В начале войны Шелест осталась в Ленинграде. До отъезда хореографического училища в Пермь она часто навещала Ваганову, которая каждый день давала уроки на улице Росси. Однажды произошел удивительный случай, о котором рассказывали и Ваганова, и Шелест. Шли они по улице Росси, и вдруг начался артобстрел, а у Шелест была странная реакция на взрывы – то одна ее нога, то другая взлетали вверх. «Алла, перестань, что ты делаешь? – сказала Ваганова бывшей ученице. – Перестань задирать ноги! Перестань кидать батманы! Ходи как все люди». Но ноги сами взлетают, не может Алла справиться с собой. Им кричат: «Ложитесь на землю, ложитесь, сумасшедшие!» Теряя сознание, Шелест падает… Ваганова подхватывает ее… Упали обе. Сколько они пролежали, неизвестно, а когда очнулись, Шелест колотило от страха. Потом она заболела и пролежала с плевритом около месяца. Она была как обнаженный нерв.
В 1942 году, уже в Перми, Алла Шелест впервые попробовала ставить сама: для концертов нужны были номера. Там же она начала давать классы, репетировать.
После войны она работала с Леонидом Якобсоном – уникальным, талантливейшим хореографом, который ценил дар Шелест. Как жаль, что их творческий союз был коротким – всего три года, но остались редкие, изумительные вещи. В роденовском триптихе он поставил для Шелест два номера – «Поцелуй» и «Вечный идол» на музыку Клода Дебюсси. «Вечный идол» запечатлен на пленке, его можно посмотреть и сегодня – он производит огромное впечатление. Шелест очень современна, она представляет тот хореографический язык, на котором сейчас разговаривают многие хореографы.

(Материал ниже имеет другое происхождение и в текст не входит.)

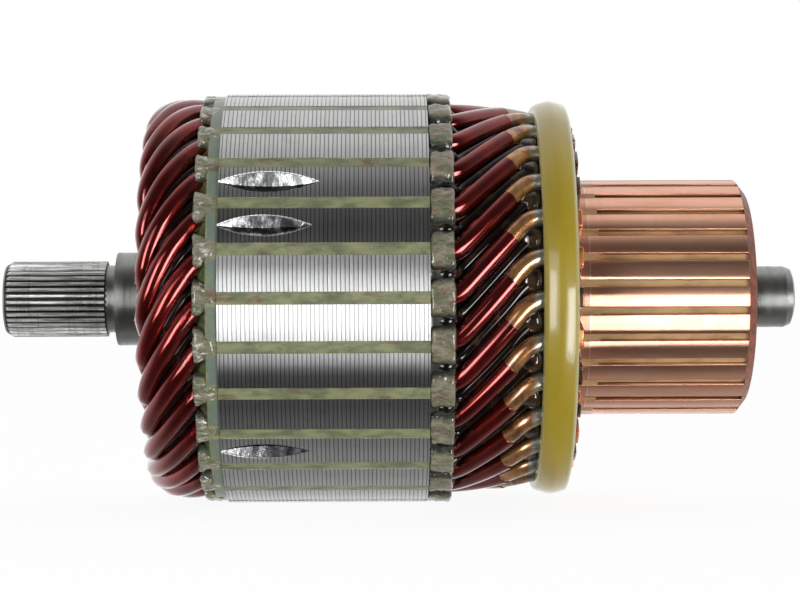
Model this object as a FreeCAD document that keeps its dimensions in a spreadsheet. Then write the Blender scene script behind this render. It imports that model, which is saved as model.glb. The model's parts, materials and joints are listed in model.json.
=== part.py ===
"""Armature of a small geared starter motor: wound core, banding ring and commutator on one shaft.

The shaft lies along X with its serrated end at -X and the commutator at +X.  The origin is on the
shaft's axis, halfway along it.  Lengths are in millimetres and angles in degrees.
"""
import FreeCAD, Part
import math
import os
import re

import Sketcher
from FreeCAD import Placement, Rotation, Vector

SLOT_COUNT = 28          # one slot, one hairpin, one commutator bar and one riser at each pitch
SERRATION_TEETH = 36
WIRE_SIDES = 6           # the hairpins' section, a polygon in place of round wire
HEAD_SPAN = 5            # slots that a hairpin spans at the head
LEAD_SPAN = 2            # bars that each lead slants past on its way to the riser
PITCH = 360 / SLOT_COUNT
ROUND_SHARE = 0.293      # a quarter round's own middle, as a share of its radius from its corner
X_AXIS = Vector(1, 0, 0)

# The driving dimensions.  Each one is a cell of the sheet and can be changed by itself.
SIZES = {
    # laminated core
    "core_start": -25.1,            # place of the first sheet along the shaft
    "core_length": 28.9,
    "core_diameter": 60.0,
    "mouth_width": 1.76,
    "mouth_depth": 0.9,
    "shoulder_depth": 0.27,
    "end_plate": 1.58,              # insulator on each face of the core
    "end_plate_drop": 0.3,          # how far its edge stays below the core's
    # balance cuts, milled into three teeth with a vee-edged disc
    "cutter_diameter": 44.0,
    "cutter_angle": 115.0,
    "cut_depth": 1.1,
    "cut_setback": 6.4,             # from the first sheet to the middle of a cut
    # slot lining and wedge
    "liner_wall": 0.3,
    "cuff_width": 4.5,
    "cuff_cover": 0.47,             # paper over the upper wire
    "head_cuff": 0.85,
    "lead_cuff": 1.72,
    "wedge_inset": 0.1,             # how far the wedge stays below the core's surface
    # hairpins
    "wire_size": 2.3,               # across the flats
    "wire_clearance": 0.15,         # wire to liner
    "layer_gap": 0.15,              # upper wire to lower wire in the slot
    "head_gap": 0.22,               # between neighbouring strands of the head
    "head_bulge": 0.5,
    "apex_height": 0.2,             # rise of a strand just before it turns over
    "bend_room": 0.85,              # cuff to the first bend of the head
    "lead_bend_room": 0.6,
    "lead_reach": 11.5,             # first bend of the lead to the banding ring
    "lead_drop": 1.25,              # fall of the upper lead's centre line from slot to ring
    "weld_gap": 0.12,               # between what is welded at a riser
    # banding ring
    "ring_wall": 1.35,              # at its thinner edge, over the high end of the leads
    "ring_width": 4.7,
    "ring_edge": 0.7,
    "ring_seat": 0.08,              # ring to the leads that it binds
    # commutator
    "riser_show": 1.08,             # riser past the ring
    "riser_length": 4.6,
    "riser_diameter": 40.3,
    "track_length": 24.08,
    "track_diameter": 34.5,
    "bar_foot_diameter": 27.0,
    "mica_width": 1.05,
    "mica_undercut": 0.6,
    "undercut_setback": 3.0,
    "hub_cap": 1.26,                # moulding past the ends of the bars
    "hub_chamfer": 1.6,             # how far the cap tapers to its end
    "hub_cap_drop": 0.05,           # cap's edge below the track
    # shaft
    "core_seat_diameter": 13.7,
    "core_seat_show": 16.4,         # shaft at full diameter before the first sheet
    "core_seat_tail": 4.0,          # and past the last one
    "hub_seat_diameter": 12.0,
    "shoulder_inset": 0.3,          # seat's shoulder to the hub's face
    "journal_diameter": 9.0,
    "journal_show": 7.58,           # journal past the hub
    "journal_edge": 1.3,
    "neck_diameter": 9.9,
    "neck_length": 1.6,
    "serration_diameter": 11.1,
    "serration_length": 14.8,
    "serration_depth": 0.48,
    "serration_space": 0.12,        # width of a tooth space at its root
    "serration_angle": 60.0,
    "serration_edge": 1.06,
    "serration_edge_drop": 0.6,
    "centre_diameter": 2.4,
    "centre_angle": 60.0,
    "overrun": 1.0,                 # how far a cutting outline reaches past what it cuts
}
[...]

Мне довелось танцевать эти миниатюры, но когда я увидела исполнение Шелест – была потрясена. Мой отец тоже работал с Якобсоном – Леонид Вениаминович дал ему партию Спартака в балете «Спартак». Отец рассказывал, что хореография Якобсона невероятно сложна для исполнения, хотя движения часто минималистичны, как будто это лаковая миниатюра. Но сколько же требуется внутренней напряженности! Это квинтэссенция чувств, так как в короткий промежуток сценического времени разворачивается целая жизнь.